I have access to a CentOS 4.9 web server and am trying to compile
gearman on that server. The configure script gets through a lot of its
checks and falls over at this point:
checking for Boost headers version >= 1.39.0... no
configure: error: cannot find Boost headers version >= 1.39.0
I have no idea what Boost is, where the headers would be, whether the
server could ever be given Boost of the right version etc. so would
appreciate any clues as to where to go from here.
I've looked at other job queuing systems, and they are all either not
persistent,not distributed, not available under the GPL or are even
more fussy about the C libraries present. I won't be dealing with a
high load, but do want something that will just run quietly in the
background and will handle "making sure stuff happens" that is thrown
at it from various PHP applications. I have root access to the server,
but I can't be doing any big upgrades if that is the only way to solve
this problem.
Thanks.
The server has this installed already:
boost.i386 1.32.0-7.rhel4
installed
boost-devel.i386 1.32.0-7.rhel4
installed
So I am guessing CentOS 4 just doesn't have boost libraries recent
enough?
I've taken a look, but (if I'm understanding the structure of the
site) it is also stuck at boost 1.32 for my version of CentOS.
I don't think I want to go down the route of compiling from source,
because all that is going to do is move the problem on to to all the
missing or outdated packages that boost will inevitably depend on.

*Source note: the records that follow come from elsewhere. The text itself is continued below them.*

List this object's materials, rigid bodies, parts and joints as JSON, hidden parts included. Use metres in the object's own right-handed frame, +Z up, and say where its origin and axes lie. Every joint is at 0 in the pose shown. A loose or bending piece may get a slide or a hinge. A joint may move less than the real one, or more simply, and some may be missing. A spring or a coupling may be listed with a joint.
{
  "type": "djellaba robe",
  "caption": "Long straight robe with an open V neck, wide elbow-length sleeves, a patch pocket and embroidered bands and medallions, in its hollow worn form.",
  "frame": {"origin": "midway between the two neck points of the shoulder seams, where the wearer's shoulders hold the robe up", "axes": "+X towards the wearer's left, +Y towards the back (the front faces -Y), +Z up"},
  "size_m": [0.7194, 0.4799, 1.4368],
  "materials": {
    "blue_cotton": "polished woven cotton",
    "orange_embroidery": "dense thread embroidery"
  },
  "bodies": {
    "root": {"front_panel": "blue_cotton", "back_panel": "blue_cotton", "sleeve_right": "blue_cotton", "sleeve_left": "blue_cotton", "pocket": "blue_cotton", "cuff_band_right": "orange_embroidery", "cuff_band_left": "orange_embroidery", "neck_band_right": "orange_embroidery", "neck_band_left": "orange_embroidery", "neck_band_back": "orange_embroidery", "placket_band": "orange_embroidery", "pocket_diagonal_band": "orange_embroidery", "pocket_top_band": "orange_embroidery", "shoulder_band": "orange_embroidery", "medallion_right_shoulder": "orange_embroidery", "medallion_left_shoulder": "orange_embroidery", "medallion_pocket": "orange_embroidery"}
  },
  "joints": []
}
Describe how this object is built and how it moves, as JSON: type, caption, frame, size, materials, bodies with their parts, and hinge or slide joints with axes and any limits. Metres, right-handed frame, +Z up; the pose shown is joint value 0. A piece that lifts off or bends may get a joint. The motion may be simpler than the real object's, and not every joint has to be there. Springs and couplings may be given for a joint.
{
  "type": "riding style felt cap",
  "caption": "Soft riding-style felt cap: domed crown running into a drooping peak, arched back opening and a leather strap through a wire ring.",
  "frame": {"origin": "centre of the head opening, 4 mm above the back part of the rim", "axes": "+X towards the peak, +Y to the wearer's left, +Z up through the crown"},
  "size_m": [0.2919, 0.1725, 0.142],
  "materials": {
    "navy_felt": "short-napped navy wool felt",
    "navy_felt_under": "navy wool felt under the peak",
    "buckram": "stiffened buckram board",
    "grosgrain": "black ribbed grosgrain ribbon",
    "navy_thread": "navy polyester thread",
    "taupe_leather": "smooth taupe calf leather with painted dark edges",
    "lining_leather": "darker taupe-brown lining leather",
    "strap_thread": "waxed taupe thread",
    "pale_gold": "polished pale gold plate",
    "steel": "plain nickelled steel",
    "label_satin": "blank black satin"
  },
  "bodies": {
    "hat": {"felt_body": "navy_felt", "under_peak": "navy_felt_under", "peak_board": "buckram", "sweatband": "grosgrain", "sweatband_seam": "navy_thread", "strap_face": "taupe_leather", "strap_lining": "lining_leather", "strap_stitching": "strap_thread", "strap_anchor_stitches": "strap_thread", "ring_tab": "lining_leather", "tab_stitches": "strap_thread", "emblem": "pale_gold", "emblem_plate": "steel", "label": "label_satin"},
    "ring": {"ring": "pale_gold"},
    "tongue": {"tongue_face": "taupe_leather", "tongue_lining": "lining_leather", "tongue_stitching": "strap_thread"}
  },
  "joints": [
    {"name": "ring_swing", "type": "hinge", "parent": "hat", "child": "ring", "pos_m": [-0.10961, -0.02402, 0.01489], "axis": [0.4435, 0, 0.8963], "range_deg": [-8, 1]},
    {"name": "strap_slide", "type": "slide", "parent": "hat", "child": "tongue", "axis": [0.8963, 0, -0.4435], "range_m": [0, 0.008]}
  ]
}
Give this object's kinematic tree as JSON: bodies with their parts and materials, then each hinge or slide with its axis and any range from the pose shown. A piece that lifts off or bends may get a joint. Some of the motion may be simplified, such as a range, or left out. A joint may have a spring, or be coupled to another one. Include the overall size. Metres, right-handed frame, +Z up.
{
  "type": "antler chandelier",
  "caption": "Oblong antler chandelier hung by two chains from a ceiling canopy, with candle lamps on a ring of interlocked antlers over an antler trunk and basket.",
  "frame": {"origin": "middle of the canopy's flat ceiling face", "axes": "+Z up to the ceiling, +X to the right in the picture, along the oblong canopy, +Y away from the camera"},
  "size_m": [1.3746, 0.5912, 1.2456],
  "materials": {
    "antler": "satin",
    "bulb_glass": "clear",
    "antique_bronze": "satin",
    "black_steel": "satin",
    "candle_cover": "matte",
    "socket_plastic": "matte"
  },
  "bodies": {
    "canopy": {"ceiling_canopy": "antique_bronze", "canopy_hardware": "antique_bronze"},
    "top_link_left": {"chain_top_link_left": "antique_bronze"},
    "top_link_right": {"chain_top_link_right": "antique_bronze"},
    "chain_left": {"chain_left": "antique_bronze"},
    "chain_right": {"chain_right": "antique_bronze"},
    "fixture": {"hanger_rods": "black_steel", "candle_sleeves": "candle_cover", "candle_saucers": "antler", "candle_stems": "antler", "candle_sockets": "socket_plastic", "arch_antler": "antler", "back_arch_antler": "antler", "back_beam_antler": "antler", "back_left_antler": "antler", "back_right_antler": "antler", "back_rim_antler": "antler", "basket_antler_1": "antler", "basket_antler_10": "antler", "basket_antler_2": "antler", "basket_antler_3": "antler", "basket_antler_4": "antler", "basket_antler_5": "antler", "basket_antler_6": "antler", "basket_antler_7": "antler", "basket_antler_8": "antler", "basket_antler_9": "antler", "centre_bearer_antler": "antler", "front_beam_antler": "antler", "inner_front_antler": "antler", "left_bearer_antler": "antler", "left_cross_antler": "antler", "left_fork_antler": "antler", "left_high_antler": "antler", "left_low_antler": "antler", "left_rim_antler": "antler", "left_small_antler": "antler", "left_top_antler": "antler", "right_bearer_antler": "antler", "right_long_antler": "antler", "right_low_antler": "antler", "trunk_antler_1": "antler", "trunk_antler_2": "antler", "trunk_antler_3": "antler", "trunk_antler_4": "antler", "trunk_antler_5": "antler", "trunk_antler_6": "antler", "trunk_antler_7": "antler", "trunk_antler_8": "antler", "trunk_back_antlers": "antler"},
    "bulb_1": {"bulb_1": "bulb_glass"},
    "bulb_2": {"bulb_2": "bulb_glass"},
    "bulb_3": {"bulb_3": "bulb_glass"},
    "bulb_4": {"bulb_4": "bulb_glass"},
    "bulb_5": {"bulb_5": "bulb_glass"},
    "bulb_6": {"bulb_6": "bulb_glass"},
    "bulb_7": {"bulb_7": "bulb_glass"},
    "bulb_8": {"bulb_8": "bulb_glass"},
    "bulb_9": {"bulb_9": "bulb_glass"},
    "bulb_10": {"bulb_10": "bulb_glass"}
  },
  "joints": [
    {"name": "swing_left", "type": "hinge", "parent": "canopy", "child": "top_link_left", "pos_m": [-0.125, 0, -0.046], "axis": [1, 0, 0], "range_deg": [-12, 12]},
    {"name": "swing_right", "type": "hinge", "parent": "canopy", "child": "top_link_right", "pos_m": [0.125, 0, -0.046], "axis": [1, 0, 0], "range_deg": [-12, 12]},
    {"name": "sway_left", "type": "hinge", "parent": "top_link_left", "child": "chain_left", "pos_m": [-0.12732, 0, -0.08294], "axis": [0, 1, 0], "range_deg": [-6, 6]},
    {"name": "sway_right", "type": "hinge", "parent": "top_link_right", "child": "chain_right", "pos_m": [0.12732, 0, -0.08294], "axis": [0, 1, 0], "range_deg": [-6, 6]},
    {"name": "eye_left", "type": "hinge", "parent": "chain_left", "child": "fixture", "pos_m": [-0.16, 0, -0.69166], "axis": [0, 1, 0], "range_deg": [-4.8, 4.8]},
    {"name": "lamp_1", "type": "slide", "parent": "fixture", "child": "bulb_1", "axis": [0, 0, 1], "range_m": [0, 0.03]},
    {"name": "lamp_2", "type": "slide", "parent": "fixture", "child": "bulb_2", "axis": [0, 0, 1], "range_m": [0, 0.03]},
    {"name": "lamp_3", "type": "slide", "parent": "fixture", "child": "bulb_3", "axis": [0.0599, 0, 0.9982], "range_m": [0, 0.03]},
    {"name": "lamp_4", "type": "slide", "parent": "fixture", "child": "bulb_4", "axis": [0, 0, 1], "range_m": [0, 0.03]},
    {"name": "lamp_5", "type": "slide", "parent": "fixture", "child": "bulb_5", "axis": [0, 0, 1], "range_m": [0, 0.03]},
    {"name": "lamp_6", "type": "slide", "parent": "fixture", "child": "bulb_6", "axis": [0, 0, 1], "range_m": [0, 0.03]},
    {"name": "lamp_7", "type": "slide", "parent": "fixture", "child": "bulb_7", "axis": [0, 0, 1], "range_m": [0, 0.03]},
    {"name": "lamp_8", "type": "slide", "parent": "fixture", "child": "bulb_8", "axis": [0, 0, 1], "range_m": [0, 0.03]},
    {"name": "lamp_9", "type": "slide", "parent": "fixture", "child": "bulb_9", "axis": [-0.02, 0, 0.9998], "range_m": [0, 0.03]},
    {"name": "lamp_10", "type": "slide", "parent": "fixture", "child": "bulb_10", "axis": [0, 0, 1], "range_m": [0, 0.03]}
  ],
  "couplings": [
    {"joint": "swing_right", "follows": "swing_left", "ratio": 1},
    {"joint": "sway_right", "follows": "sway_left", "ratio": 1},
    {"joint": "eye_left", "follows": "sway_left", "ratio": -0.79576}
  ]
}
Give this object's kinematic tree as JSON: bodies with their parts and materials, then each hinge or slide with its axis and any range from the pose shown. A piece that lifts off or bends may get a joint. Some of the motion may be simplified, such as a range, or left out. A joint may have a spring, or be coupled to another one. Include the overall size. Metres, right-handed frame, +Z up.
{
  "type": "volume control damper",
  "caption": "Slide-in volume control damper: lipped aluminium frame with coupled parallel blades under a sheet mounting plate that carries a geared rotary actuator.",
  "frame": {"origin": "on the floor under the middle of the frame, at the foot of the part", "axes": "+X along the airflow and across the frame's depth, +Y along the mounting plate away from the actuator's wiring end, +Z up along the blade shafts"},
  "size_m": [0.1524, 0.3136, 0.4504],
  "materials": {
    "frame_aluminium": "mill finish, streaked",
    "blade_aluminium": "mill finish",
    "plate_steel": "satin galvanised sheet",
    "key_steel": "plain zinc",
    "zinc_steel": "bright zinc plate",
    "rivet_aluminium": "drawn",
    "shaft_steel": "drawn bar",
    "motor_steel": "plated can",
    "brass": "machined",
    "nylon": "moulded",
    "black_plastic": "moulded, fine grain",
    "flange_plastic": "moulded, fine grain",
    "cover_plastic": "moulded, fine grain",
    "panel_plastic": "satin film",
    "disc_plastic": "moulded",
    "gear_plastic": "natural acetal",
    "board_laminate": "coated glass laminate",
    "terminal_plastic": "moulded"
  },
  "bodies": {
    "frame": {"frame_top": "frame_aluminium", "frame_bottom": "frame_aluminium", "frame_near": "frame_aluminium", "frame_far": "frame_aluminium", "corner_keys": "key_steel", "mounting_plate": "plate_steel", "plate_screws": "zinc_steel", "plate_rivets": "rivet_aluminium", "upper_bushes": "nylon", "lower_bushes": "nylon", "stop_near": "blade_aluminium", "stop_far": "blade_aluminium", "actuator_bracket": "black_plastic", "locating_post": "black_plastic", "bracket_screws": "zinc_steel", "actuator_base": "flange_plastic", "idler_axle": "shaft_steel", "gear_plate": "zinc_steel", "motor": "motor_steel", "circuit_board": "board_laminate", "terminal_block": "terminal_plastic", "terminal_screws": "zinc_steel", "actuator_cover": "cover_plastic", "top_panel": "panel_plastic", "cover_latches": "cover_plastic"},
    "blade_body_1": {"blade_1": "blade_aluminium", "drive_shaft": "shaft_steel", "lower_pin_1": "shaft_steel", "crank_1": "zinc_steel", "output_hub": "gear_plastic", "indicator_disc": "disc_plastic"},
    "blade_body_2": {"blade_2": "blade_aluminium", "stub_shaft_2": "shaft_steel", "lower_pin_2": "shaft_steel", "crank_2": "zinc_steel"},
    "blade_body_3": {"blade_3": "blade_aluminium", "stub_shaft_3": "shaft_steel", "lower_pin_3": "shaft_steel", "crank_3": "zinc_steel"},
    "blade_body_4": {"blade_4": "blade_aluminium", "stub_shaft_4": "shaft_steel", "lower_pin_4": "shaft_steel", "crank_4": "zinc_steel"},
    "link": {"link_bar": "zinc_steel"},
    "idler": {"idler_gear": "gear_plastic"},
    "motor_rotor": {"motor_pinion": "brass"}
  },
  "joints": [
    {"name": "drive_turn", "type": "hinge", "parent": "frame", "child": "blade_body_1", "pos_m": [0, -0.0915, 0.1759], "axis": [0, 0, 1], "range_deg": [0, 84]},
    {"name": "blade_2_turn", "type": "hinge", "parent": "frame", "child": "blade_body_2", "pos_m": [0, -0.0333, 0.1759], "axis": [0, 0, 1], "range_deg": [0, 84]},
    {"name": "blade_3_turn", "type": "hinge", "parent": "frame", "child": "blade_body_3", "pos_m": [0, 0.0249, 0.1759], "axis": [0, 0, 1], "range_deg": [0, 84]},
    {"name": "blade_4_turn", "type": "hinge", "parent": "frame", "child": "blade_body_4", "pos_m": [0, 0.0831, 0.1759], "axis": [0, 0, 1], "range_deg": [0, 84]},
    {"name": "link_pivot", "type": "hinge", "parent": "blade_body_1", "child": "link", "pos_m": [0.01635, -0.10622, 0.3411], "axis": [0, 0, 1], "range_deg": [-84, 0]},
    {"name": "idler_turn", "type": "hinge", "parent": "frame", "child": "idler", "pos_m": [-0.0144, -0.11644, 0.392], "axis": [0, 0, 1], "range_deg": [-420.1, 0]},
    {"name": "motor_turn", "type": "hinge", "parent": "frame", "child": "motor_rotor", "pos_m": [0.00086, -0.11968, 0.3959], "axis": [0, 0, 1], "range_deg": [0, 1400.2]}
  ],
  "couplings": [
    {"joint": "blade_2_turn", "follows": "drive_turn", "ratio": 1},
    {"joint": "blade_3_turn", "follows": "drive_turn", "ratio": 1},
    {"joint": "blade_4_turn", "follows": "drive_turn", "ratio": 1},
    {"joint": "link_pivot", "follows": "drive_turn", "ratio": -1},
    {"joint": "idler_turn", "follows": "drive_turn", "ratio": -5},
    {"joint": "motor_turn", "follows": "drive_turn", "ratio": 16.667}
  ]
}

This is a live webserver so I don't want to mess around with it too
much, and I have limited time to learn a whole new area of
development. If I can't fix this quickly, I will probably to write my
own message queue (drop messages into local database tables and have
scheduled processes that move the messages to their destination server
and run the worker processes - I don't need the complete loop that
gearman provides, with results getting back to the client process, but
just a one-way queue for processes to throw stuff at then move on, and
firing up a process every 15 minutes to move messages on will not be a
problem in this application). I would come back to gearman at a later
date as it does look pretty cool.
Anyway, fingers crossed that I can find a simple solution to avoid
having to reinvent unnecessary wheels ;-)
-- Jason
There are a number of existing email threads that discuss how to get
around various Boost issues on CentOS.
--
Herman Radtke
herman...@gmail.com | http://hermanradtke.com
>
> There are a number of existing email threads that discuss how to get
> around various Boost issues on CentOS.
>
I'll have a more careful dig around and see what I can find.
I did try building the boost libraries, and got a gazillion errors and
warnings. It compiled about 80% of the libraries, but I don't think I
have a hope in working out how to get it all to compile fully. It is
massive - I just assumed it was one little library, but it looks like
it is more-or-less half an operating system on its own.
-- JJ
which helped a lot. I had installed boost141 from EPEL repository, but
that version of boost in installed in a different directory. The post
above shows how to get around that and configure now works to enable a
build. I did not physically move the boost141 libraries so turned on --
enable-static-boost so that gearman would not have to know where those
libraries were at runtime (I hope that's what it does).
Now, when I run make, it stops with this error:
tests/stress_worker.cc: In function `test_return_t
worker_ramp_TEST(void*)':
tests/stress_worker.cc:113: error: `pthread_timedjoin_np' was not
declared in this scope
tests/stress_worker.cc:113: warning: unused variable
'pthread_timedjoin_np'
make[1]: *** [tests/stress_worker.o] Error 1
make[1]: Leaving directory `/var/www/vhosts/acadweb.co.uk/private/
gearmand-0.25'
make: *** [all] Error 2
So far as I can see, the build is not complete at this point. There is
a gearadmin and a gearman executable in the bin directory, but no
gearmand
There is nothing on the gearman threads concerning this error, so I'll
do some wider digging to see what I can find.